§ What is asked
Emit the entire listing verbatim.

§ Information shown
····················

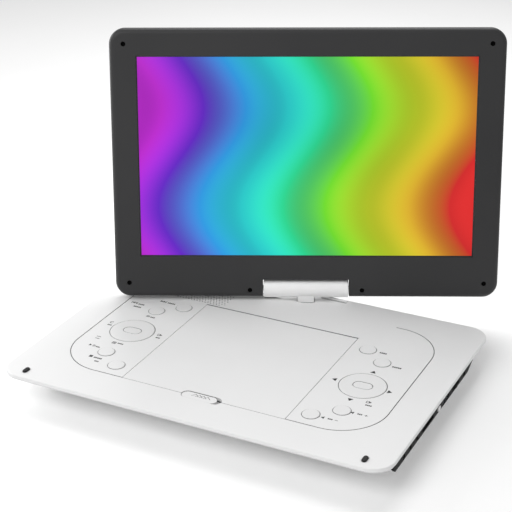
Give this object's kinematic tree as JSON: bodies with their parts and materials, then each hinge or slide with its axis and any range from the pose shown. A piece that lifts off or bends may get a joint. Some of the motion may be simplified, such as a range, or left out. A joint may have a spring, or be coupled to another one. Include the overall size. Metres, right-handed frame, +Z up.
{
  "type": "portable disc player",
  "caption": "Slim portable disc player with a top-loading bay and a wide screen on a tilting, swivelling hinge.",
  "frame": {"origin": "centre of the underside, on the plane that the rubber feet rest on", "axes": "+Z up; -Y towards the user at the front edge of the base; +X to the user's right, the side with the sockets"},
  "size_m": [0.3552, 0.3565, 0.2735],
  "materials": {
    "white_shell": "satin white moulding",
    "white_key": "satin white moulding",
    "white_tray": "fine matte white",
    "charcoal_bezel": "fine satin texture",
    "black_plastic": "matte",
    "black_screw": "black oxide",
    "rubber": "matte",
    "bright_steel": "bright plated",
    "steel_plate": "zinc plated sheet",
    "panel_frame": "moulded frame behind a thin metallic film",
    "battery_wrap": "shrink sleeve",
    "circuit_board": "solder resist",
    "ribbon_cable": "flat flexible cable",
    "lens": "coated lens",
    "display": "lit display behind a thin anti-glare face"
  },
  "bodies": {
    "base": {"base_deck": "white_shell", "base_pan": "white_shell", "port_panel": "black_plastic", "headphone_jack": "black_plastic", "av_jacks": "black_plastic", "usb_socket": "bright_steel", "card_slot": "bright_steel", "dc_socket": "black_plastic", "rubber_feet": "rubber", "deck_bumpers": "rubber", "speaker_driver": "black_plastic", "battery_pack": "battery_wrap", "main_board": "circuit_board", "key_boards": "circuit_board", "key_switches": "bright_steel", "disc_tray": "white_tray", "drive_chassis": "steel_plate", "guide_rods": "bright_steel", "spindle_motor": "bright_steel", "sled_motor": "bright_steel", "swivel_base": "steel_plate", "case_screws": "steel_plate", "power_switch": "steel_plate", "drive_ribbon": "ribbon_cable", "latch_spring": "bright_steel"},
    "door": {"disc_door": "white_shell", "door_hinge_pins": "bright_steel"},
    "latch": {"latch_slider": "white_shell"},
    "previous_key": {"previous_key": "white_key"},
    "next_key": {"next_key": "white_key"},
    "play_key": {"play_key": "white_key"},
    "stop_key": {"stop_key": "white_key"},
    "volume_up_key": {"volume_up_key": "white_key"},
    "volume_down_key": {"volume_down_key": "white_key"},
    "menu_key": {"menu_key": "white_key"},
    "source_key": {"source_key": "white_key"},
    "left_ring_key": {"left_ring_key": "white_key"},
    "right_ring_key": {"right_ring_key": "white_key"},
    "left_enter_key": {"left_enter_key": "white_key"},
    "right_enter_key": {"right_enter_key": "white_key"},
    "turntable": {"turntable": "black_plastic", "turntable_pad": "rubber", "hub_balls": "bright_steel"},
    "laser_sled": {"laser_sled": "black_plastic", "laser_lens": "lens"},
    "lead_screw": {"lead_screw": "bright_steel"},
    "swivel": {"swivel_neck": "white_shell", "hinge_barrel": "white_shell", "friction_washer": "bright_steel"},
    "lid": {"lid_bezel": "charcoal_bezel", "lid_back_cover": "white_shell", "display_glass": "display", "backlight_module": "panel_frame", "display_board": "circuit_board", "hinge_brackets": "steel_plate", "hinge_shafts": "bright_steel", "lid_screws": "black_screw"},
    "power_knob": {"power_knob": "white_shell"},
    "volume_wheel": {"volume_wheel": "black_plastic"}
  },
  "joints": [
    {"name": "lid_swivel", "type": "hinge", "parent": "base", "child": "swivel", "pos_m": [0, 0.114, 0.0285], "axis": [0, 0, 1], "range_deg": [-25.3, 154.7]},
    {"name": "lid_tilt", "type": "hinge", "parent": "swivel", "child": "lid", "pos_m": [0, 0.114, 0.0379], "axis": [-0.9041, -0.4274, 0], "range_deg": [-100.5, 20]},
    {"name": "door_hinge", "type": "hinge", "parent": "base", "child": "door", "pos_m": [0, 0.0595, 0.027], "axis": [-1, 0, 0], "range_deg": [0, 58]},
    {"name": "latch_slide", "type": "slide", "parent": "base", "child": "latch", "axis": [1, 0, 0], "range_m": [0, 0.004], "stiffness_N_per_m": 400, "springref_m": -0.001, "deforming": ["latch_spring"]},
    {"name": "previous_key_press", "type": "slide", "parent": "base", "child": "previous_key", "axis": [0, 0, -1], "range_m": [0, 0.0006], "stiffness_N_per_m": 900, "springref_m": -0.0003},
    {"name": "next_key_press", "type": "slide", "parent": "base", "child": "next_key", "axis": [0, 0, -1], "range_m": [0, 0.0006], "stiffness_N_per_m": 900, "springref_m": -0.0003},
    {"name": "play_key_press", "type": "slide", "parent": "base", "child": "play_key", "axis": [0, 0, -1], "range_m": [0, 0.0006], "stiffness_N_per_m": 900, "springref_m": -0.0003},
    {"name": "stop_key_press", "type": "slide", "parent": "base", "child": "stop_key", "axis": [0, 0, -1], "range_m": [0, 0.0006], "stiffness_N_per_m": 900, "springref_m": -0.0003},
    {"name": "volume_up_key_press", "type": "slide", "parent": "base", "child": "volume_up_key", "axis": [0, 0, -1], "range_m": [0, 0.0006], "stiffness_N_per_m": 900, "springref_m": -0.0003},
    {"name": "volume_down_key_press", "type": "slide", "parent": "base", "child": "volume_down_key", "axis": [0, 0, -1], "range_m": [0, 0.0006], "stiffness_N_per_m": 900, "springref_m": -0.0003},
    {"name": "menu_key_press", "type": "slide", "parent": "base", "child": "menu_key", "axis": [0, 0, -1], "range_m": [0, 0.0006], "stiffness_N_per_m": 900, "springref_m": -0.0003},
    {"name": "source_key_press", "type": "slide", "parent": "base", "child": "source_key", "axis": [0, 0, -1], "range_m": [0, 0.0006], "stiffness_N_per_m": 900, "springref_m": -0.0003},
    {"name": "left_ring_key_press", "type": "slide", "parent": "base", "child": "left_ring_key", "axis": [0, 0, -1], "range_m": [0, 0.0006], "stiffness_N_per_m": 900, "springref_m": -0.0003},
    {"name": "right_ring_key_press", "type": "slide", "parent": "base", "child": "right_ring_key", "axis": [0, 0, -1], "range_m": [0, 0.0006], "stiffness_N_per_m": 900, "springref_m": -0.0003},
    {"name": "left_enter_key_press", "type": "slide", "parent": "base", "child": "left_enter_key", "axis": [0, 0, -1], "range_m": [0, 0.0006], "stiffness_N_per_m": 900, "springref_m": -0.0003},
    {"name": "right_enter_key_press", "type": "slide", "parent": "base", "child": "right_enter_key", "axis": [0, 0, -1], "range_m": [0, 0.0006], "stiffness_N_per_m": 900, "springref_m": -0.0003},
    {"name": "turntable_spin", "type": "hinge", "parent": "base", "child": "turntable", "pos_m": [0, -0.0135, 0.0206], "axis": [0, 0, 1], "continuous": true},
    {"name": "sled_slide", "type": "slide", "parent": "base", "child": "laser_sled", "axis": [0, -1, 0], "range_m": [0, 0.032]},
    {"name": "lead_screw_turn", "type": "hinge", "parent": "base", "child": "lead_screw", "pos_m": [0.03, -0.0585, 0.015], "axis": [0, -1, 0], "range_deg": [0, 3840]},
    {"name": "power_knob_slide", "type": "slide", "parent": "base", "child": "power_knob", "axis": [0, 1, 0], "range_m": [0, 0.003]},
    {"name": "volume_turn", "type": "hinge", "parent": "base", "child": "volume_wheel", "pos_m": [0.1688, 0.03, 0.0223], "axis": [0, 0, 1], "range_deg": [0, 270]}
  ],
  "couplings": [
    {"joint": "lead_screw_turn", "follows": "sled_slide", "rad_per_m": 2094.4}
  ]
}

····················

§ Solution for this exercise
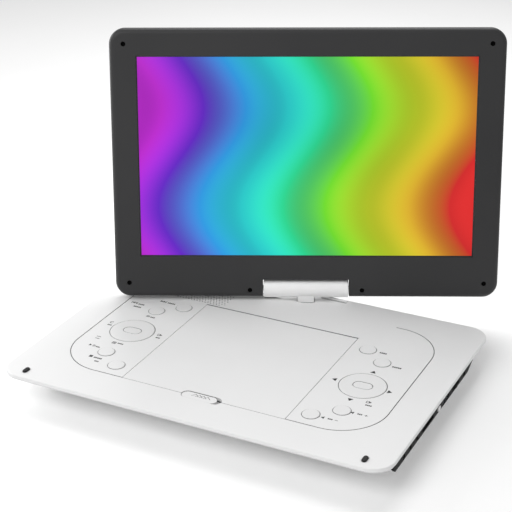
Give this object's kinematic tree as JSON: bodies with their parts and materials, then each hinge or slide with its axis and any range from the pose shown. A piece that lifts off or bends may get a joint. Some of the motion may be simplified, such as a range, or left out. A joint may have a spring, or be coupled to another one. Include the overall size. Metres, right-handed frame, +Z up.
{
  "type": "portable disc player",
  "caption": "Slim portable disc player with a top-loading bay and a wide screen on a tilting, swivelling hinge.",
  "frame": {"origin": "centre of the underside, on the plane that the rubber feet rest on", "axes": "+Z up; -Y towards the user at the front edge of the base; +X to the user's right, the side with the sockets"},
  "size_m": [0.3552, 0.3565, 0.2735],
  "materials": {
    "white_shell": "satin white moulding",
    "white_key": "satin white moulding",
    "white_tray": "fine matte white",
    "charcoal_bezel": "fine satin texture",
    "black_plastic": "matte",
    "black_screw": "black oxide",
    "rubber": "matte",
    "bright_steel": "bright plated",
    "steel_plate": "zinc plated sheet",
    "panel_frame": "moulded frame behind a thin metallic film",
    "battery_wrap": "shrink sleeve",
    "circuit_board": "solder resist",
    "ribbon_cable": "flat flexible cable",
    "lens": "coated lens",
    "display": "lit display behind a thin anti-glare face"
  },
  "bodies": {
    "base": {"base_deck": "white_shell", "base_pan": "white_shell", "port_panel": "black_plastic", "headphone_jack": "black_plastic", "av_jacks": "black_plastic", "usb_socket": "bright_steel", "card_slot": "bright_steel", "dc_socket": "black_plastic", "rubber_feet": "rubber", "deck_bumpers": "rubber", "speaker_driver": "black_plastic", "battery_pack": "battery_wrap", "main_board": "circuit_board", "key_boards": "circuit_board", "key_switches": "bright_steel", "disc_tray": "white_tray", "drive_chassis": "steel_plate", "guide_rods": "bright_steel", "spindle_motor": "bright_steel", "sled_motor": "bright_steel", "swivel_base": "steel_plate", "case_screws": "steel_plate", "power_switch": "steel_plate", "drive_ribbon": "ribbon_cable", "latch_spring": "bright_steel"},
    "door": {"disc_door": "white_shell", "door_hinge_pins": "bright_steel"},
    "latch": {"latch_slider": "white_shell"},
    "previous_key": {"previous_key": "white_key"},
    "next_key": {"next_key": "white_key"},
    "play_key": {"play_key": "white_key"},
    "stop_key": {"stop_key": "white_key"},
    "volume_up_key": {"volume_up_key": "white_key"},
    "volume_down_key": {"volume_down_key": "white_key"},
    "menu_key": {"menu_key": "white_key"},
    "source_key": {"source_key": "white_key"},
    "left_ring_key": {"left_ring_key": "white_key"},
    "right_ring_key": {"right_ring_key": "white_key"},
    "left_enter_key": {"left_enter_key": "white_key"},
    "right_enter_key": {"right_enter_key": "white_key"},
    "turntable": {"turntable": "black_plastic", "turntable_pad": "rubber", "hub_balls": "bright_steel"},
    "laser_sled": {"laser_sled": "black_plastic", "laser_lens": "lens"},
    "lead_screw": {"lead_screw": "bright_steel"},
    "swivel": {"swivel_neck": "white_shell", "hinge_barrel": "white_shell", "friction_washer": "bright_steel"},
    "lid": {"lid_bezel": "charcoal_bezel", "lid_back_cover": "white_shell", "display_glass": "display", "backlight_module": "panel_frame", "display_board": "circuit_board", "hinge_brackets": "steel_plate", "hinge_shafts": "bright_steel", "lid_screws": "black_screw"},
    "power_knob": {"power_knob": "white_shell"},
    "volume_wheel": {"volume_wheel": "black_plastic"}
  },
  "joints": [
    {"name": "lid_swivel", "type": "hinge", "parent": "base", "child": "swivel", "pos_m": [0, 0.114, 0.0285], "axis": [0, 0, 1], "range_deg": [-25.3, 154.7]},
    {"name": "lid_tilt", "type": "hinge", "parent": "swivel", "child": "lid", "pos_m": [0, 0.114, 0.0379], "axis": [-0.9041, -0.4274, 0], "range_deg": [-100.5, 20]},
    {"name": "door_hinge", "type": "hinge", "parent": "base", "child": "door", "pos_m": [0, 0.0595, 0.027], "axis": [-1, 0, 0], "range_deg": [0, 58]},
    {"name": "latch_slide", "type": "slide", "parent": "base", "child": "latch", "axis": [1, 0, 0], "range_m": [0, 0.004], "stiffness_N_per_m": 400, "springref_m": -0.001, "deforming": ["latch_spring"]},
    {"name": "previous_key_press", "type": "slide", "parent": "base", "child": "previous_key", "axis": [0, 0, -1], "range_m": [0, 0.0006], "stiffness_N_per_m": 900, "springref_m": -0.0003},
    {"name": "next_key_press", "type": "slide", "parent": "base", "child": "next_key", "axis": [0, 0, -1], "range_m": [0, 0.0006], "stiffness_N_per_m": 900, "springref_m": -0.0003},
    {"name": "play_key_press", "type": "slide", "parent": "base", "child": "play_key", "axis": [0, 0, -1], "range_m": [0, 0.0006], "stiffness_N_per_m": 900, "springref_m": -0.0003},
    {"name": "stop_key_press", "type": "slide", "parent": "base", "child": "stop_key", "axis": [0, 0, -1], "range_m": [0, 0.0006], "stiffness_N_per_m": 900, "springref_m": -0.0003},
    {"name": "volume_up_key_press", "type": "slide", "parent": "base", "child": "volume_up_key", "axis": [0, 0, -1], "range_m": [0, 0.0006], "stiffness_N_per_m": 900, "springref_m": -0.0003},
    {"name": "volume_down_key_press", "type": "slide", "parent": "base", "child": "volume_down_key", "axis": [0, 0, -1], "range_m": [0, 0.0006], "stiffness_N_per_m": 900, "springref_m": -0.0003},
    {"name": "menu_key_press", "type": "slide", "parent": "base", "child": "menu_key", "axis": [0, 0, -1], "range_m": [0, 0.0006], "stiffness_N_per_m": 900, "springref_m": -0.0003},
    {"name": "source_key_press", "type": "slide", "parent": "base", "child": "source_key", "axis": [0, 0, -1], "range_m": [0, 0.0006], "stiffness_N_per_m": 900, "springref_m": -0.0003},
    {"name": "left_ring_key_press", "type": "slide", "parent": "base", "child": "left_ring_key", "axis": [0, 0, -1], "range_m": [0, 0.0006], "stiffness_N_per_m": 900, "springref_m": -0.0003},
    {"name": "right_ring_key_press", "type": "slide", "parent": "base", "child": "right_ring_key", "axis": [0, 0, -1], "range_m": [0, 0.0006], "stiffness_N_per_m": 900, "springref_m": -0.0003},
    {"name": "left_enter_key_press", "type": "slide", "parent": "base", "child": "left_enter_key", "axis": [0, 0, -1], "range_m": [0, 0.0006], "stiffness_N_per_m": 900, "springref_m": -0.0003},
    {"name": "right_enter_key_press", "type": "slide", "parent": "base", "child": "right_enter_key", "axis": [0, 0, -1], "range_m": [0, 0.0006], "stiffness_N_per_m": 900, "springref_m": -0.0003},
    {"name": "turntable_spin", "type": "hinge", "parent": "base", "child": "turntable", "pos_m": [0, -0.0135, 0.0206], "axis": [0, 0, 1], "continuous": true},
    {"name": "sled_slide", "type": "slide", "parent": "base", "child": "laser_sled", "axis": [0, -1, 0], "range_m": [0, 0.032]},
    {"name": "lead_screw_turn", "type": "hinge", "parent": "base", "child": "lead_screw", "pos_m": [0.03, -0.0585, 0.015], "axis": [0, -1, 0], "range_deg": [0, 3840]},
    {"name": "power_knob_slide", "type": "slide", "parent": "base", "child": "power_knob", "axis": [0, 1, 0], "range_m": [0, 0.003]},
    {"name": "volume_turn", "type": "hinge", "parent": "base", "child": "volume_wheel", "pos_m": [0.1688, 0.03, 0.0223], "axis": [0, 0, 1], "range_deg": [0, 270]}
  ],
  "couplings": [
    {"joint": "lead_screw_turn", "follows": "sled_slide", "rad_per_m": 2094.4}
  ]
}